A key feature of the shadow migration design is that it treats all accesses the same, and allows background migration of data to be driven from userland, where it's easier to control policy. The downside is that we need the ability to know when we have finished migrating every single file and directory on the source. Because the local filesystem is actively being modified while we are traversing, it's impossible to know whether you've visited every object based only on walking the directory hierarchy. To address this, we keep track of a "pending" list of files and directories with shadow attributes. Every object with a shadow attribute must be present in this list, though this list can contain objects without shadow attributes, or non-existant objects. This allows us to be synchronous when it counts (appending entries) and lazy when it doesn't (rewriting file with entries removed). Most of the time, we'll find all the objects during traversal, and the pending list will contain no entries at all. In the case we missed an object, we can issue an ioctl() to the kernel to do the work for us. When that list is empty we know that we are finished and can remove the shadow setting.

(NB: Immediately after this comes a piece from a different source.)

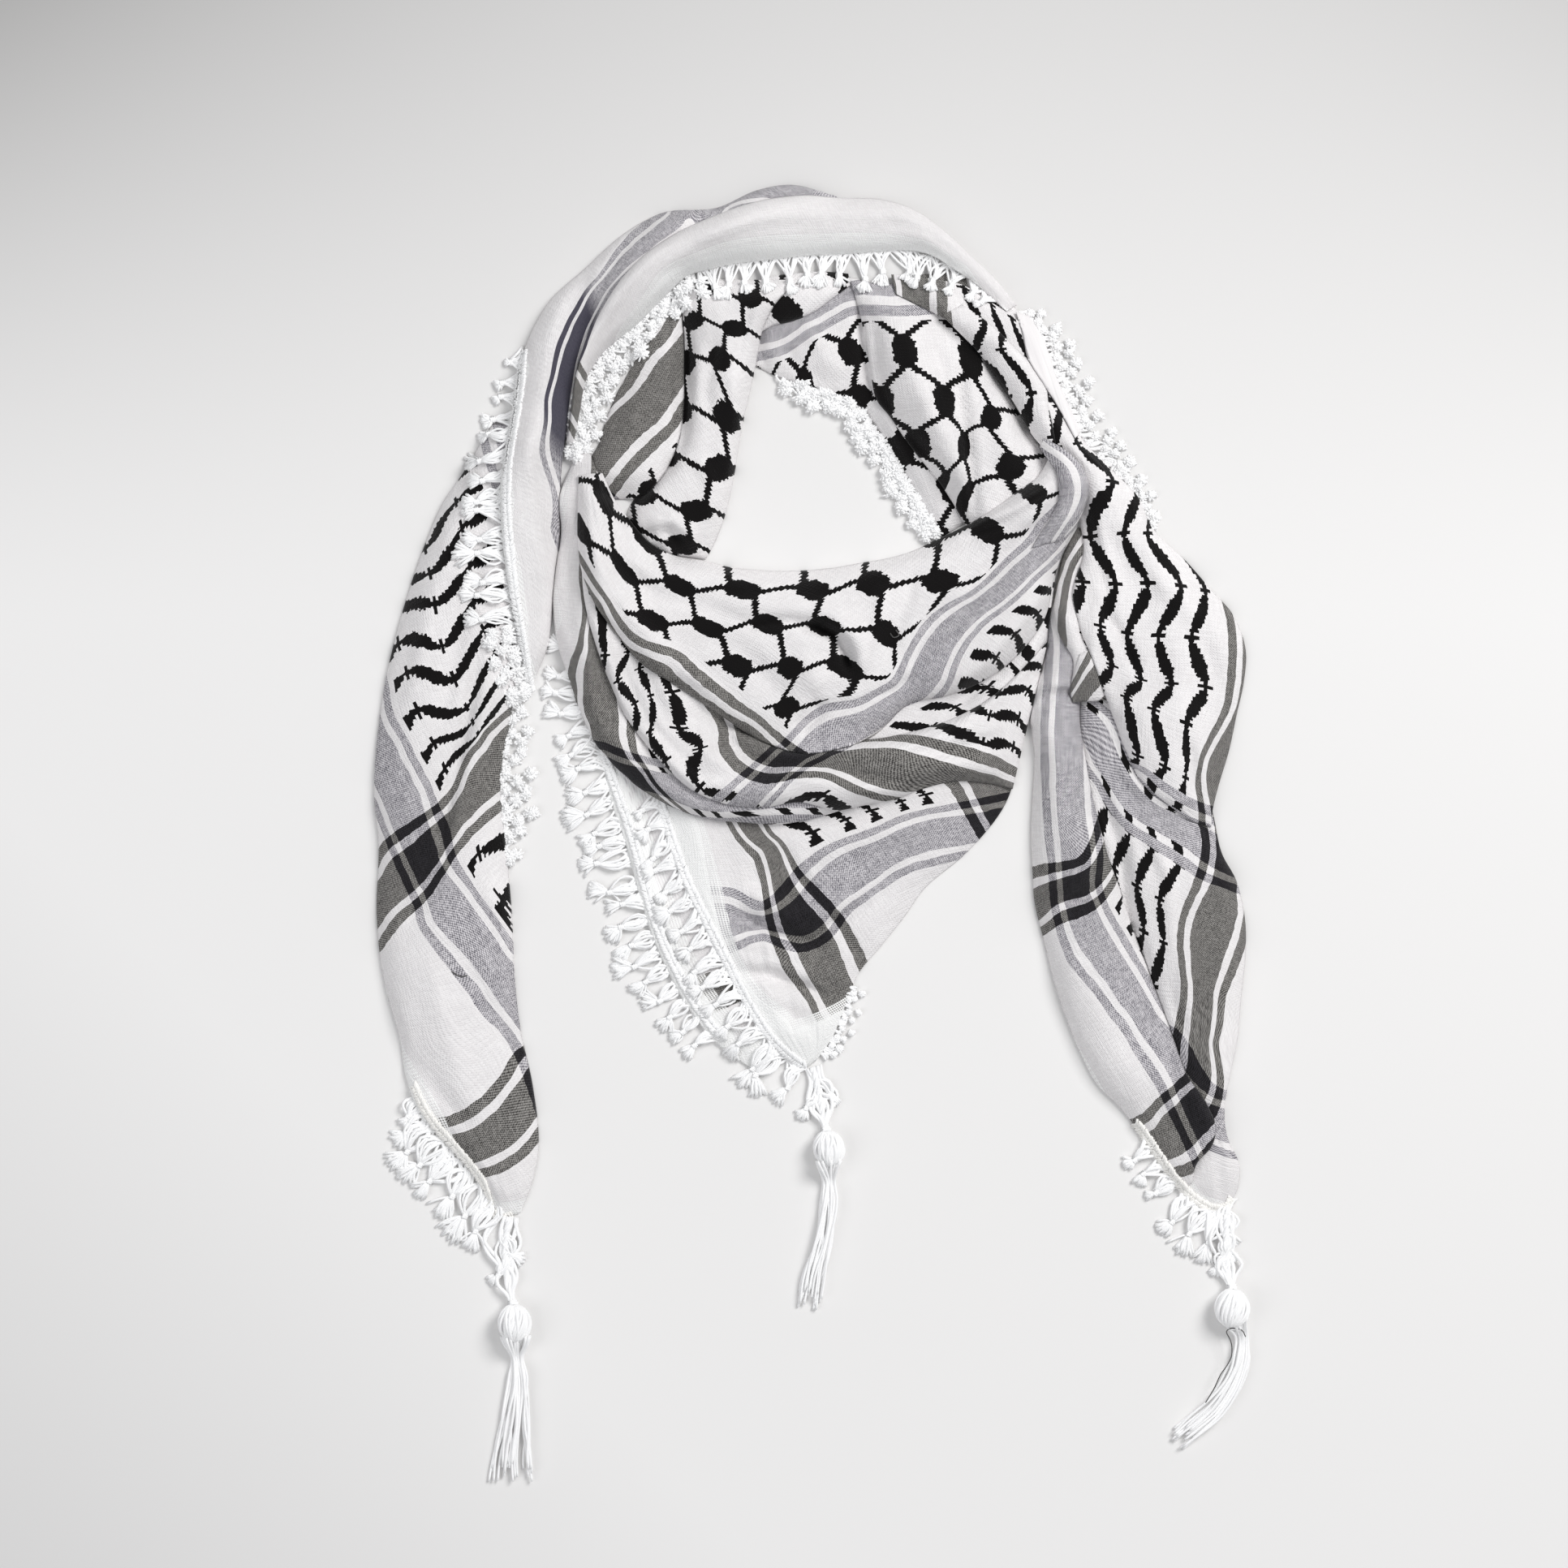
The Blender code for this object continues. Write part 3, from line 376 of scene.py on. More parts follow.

The ability to specify the shadow mount option for arbitrary filesystems is useful, but is also difficult to manage. It must be specified as an absolute path, meaning that the remote source of the mount must be tracked elsewhere, and has to be mounted before the filesystem itself. To make this easier, a new 'shadow' property was added for ZFS filesystems. This can be set using an abstract URI syntax ("nfs://host/path"), and libzfs will take care of automatically mounting the shadow filesystem and passing the correct absolute path to the kernel. This way, the user can manage a semantically meaningful relationship without worrying about how the internal mechanisms are connected. It also allows us to expand the set of possible sources in the future in a compatible fashion.
Hopefully this provides a reasonable view into how exactly shadow migration works, and the design decisions behind it. The goal is to eventually have this available in Solaris, at which point all the gritty details should be available to the curious.